Listen to the directness with which the great Russian filmmaker Andrei Tarkovsky answers the question of art and its justification. “The allotted function of art is not, as is often assumed, to put across ideas, to propagate thoughts, to serve as example. The aim of art is to prepare a person for death, to plough and harrow his soul, rendering it capable of turning to good. Touched by a masterpiece, a person begins to hear in himself that same call of truth which prompted the artist to his creative act.” How similar, on the surface, to what Chiang is trying to say. But how much deeper!
And why? Because Tarkovsky understood that even purely human art, with no robots, algorithms, or code involved whatsoever, will still be fruitless — pointless — in the absence of religion. “An artist who has no faith,” he wrote, “is like a painter who was born blind. … Only faith interlocks the system of images” that makes up the “system of life” itself. “The meaning of religious truth is hope.” To Tarkovsky, art is an ordeal of suffering and joy, one through which the artist and the audience co-create the particulars of hope in one another’s lives. Here is where our singularity and unity are to be found, not in the fact that this or that collection of events, to this degree a jumble, to that degree a narrative, unfolded in this or that human life and not any other.
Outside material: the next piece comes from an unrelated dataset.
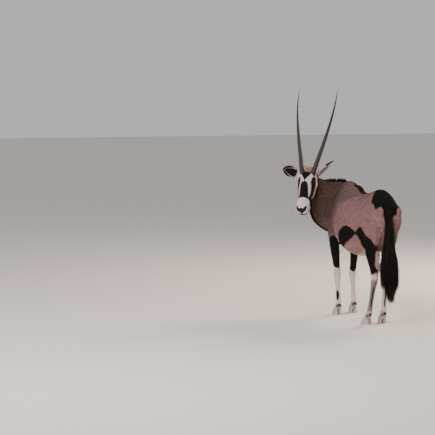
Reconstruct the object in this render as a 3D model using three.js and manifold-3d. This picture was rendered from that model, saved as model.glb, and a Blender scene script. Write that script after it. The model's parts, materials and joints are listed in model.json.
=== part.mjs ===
// A life-size gemsbok that stands and looks back over its left shoulder.
// Millimetres, +Z up. The animal faces -Y and its left side is +X.
// The origin is on the floor, under the middle of the animal's bounding box.
import * as THREE from "three";
import { mergeVertices } from "three/addons/utils/BufferGeometryUtils.js";
import Module from "manifold-3d";

const wasm = await Module();
wasm.setup();

// Driving dimensions
const GAP = 0.3; // between two pieces that meet
const HORN_BASE_RADIUS = 22;
const HORN_RINGS = 21;
const LEFT_HORN_BOW = 14; // how far the left horn bows out beyond the right one
const HORN_RINGED_SHARE = 0.58;
const EAR_LENGTH = 222;
const EYE_RADIUS = 19;
const LID = 3.5; // how far a lid stands around the eye
const MOUTH_DEPTH = 5;
const CLAW_SPREAD = 18; // from the middle of the foot to the middle of a claw
const POLL_LOCKS = 8;
const MANE_LOCKS = 26;
const MANE_HEIGHT = 27;
const TAIL_LOCKS = 22;
const TAIL_HAIR_END = 228; // above the floor
const TAIL_CORE_END = 430; // the hair is thickest above this

// Colours of the coat and of the horny parts
const FAWN = 0xa8968a;
const BLACK = 0x1d1917;
const WHITE = 0xe6ded4;
const HORN = 0x2b2623;
const HOOF = 0x6d625c;

// The animal's own directions: f forward, l to its left, z up.
const at = (f, l, z) => new THREE.Vector3(l, -f, z);
const FORWARD = at(1, 0, 0);
const LEFT = at(0, 1, 0);
const UP = at(0, 0, 1);

const mix = (a, b, t) => a + (b - a) * t;
const between = (a, b, t) => a.map((value, k) => mix(value, b[k], t));
const radians = THREE.MathUtils.degToRad;
const seeded = (seed) => {
  let state = seed;
  return () => {
    state = (state * 1664525 + 1013904223) % 4294967296;
    return state / 4294967296;
  };
};

// A smooth curve through rows of numbers: the result gives every column at t from 0 to 1.
function smoothRows(rows) {
  const slope = (i, k) => {
    if (i === 0 || i === rows.length - 1) return 0;
    return (rows[i + 1][k] - rows[i - 1][k]) / 2;
  };
  return (t) => {
    const place = Math.min(t * (rows.length - 1), rows.length - 1 - 1e-9);
    const i = Math.floor(place);
    const u = place - i;
    return rows[i].map((value, k) => {
      const next = rows[i + 1][k];
      return (
        (2 * u ** 3 - 3 * u ** 2 + 1) * value +
        (u ** 3 - 2 * u ** 2 + u) * slope(i, k) +
        (-2 * u ** 3 + 3 * u ** 2) * next +
        (u ** 3 - u ** 2) * slope(i + 1, k)
      );
    });
  };
}

// A closed skin over rings of points, each ring with the same number of sides.
function skinOver(rings) {
  const sides = rings[0].length;
  const points = [];
  const faces = [];
  for (const ring of rings) for (const p of ring) points.push(p.x, p.y, p.z);
  for (const ring of [rings[0], rings.at(-1)]) {
    const middle = new THREE.Vector3();
    for (const p of ring) middle.addScaledVector(p, 1 / sides);
    points.push(middle.x, middle.y, middle.z);
  }
  const firstMiddle = rings.length * sides;
  const lastRing = (rings.length - 1) * sides;
  for (let j = 0; j < sides; j++) {
    const k = (j + 1) % sides;
    for (let i = 0; i < rings.length - 1; i++) {
      const a = i * sides;
      const b = a + sides;
      faces.push(a + j, a + k, b + k, a + j, b + k, b + j);
    }
    faces.push(firstMiddle, k, j, firstMiddle + 1, lastRing + j, lastRing + k);
  }
  const skin = new THREE.BufferGeometry();
  skin.setAttribute("position", new THREE.Float32BufferAttribute(points, 3));
  skin.setIndex(faces);
  return skin;
}

// One ring: half width side, top above its centre and bottom below it.
// ridge narrows the upper half to a crest and keel the lower half; 0 leaves an oval.
function oval({ centre, across, upward, side, top, bottom, ridge = 0, keel = 0, sides }) {
  const ring = [];
  for (let j = 0; j < sides; j++) {
    const angle = (2 * Math.PI * j) / sides;
    const [c, s] = [Math.cos(angle), Math.sin(angle)];
    const pinch = s > 0 ? ridge * s ** 1.5 : keel * (-s) ** 1.5;
    ring.push(
      centre
        .clone()
        .addScaledVector(across, side * c * (1 - pinch))
        .addScaledVector(upward, s > 0 ? top * s : bottom * s),
    );
  }
  return ring;
}

// Ovals square to a path. Rows are three numbers for the place, then side, top, bottom, ridge, keel.
// The top of each oval looks to facing. grow swells the shape by that much.
function limb({ rows, rings, sides, facing, grow = 0, place = at }) {
  const row = smoothRows(rows);
  const made = [];
  for (let i = 0; i < rings; i++) {
    const t = i / (rings - 1);
    const [a, b, c, side, top, bottom, ridge = 0, keel = 0] = row(t);
    const centre = place(a, b, c);
    const ahead = place(...row(Math.min(1, t + 0.01)).slice(0, 3));
    const behind = place(...row(Math.max(0, t - 0.01)).slice(0, 3));
    const along = ahead.sub(behind).normalize();
    const across = new THREE.Vector3().crossVectors(facing, along).normalize();
    const upward = new THREE.Vector3().crossVectors(along, across).normalize();
    if (i === 0) centre.addScaledVector(along, -grow);
    if (i === rings - 1) centre.addScaledVector(along, grow);
    made.push(
      oval({
        centre,
        across,
        upward,
        side: side + grow,
        top: top + grow,
        bottom: bottom + grow,
        ridge,
        keel,
        sides,
      }),
    );
  }
  return solid(skinOver(made));
}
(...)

The agonized debate over whether AI art is an oxymoron reveals what, consciously or otherwise, it tries to conceal: a great personal and social agony over the consequences of our individual and collective retreat from making art spiritually, as beings created by God with souls and bodies who must be prepared both for earthly death and, God willing, life eternal. This retreat leaves a heart-shaped hole into which an infinity of artifice and simulation may rush, but which an infinity can never fill. The pressing issue is not whether a machine might one day artfully trick us by simulating a soul but whether we will, today, put our real souls to work, without which real art will forever elude us.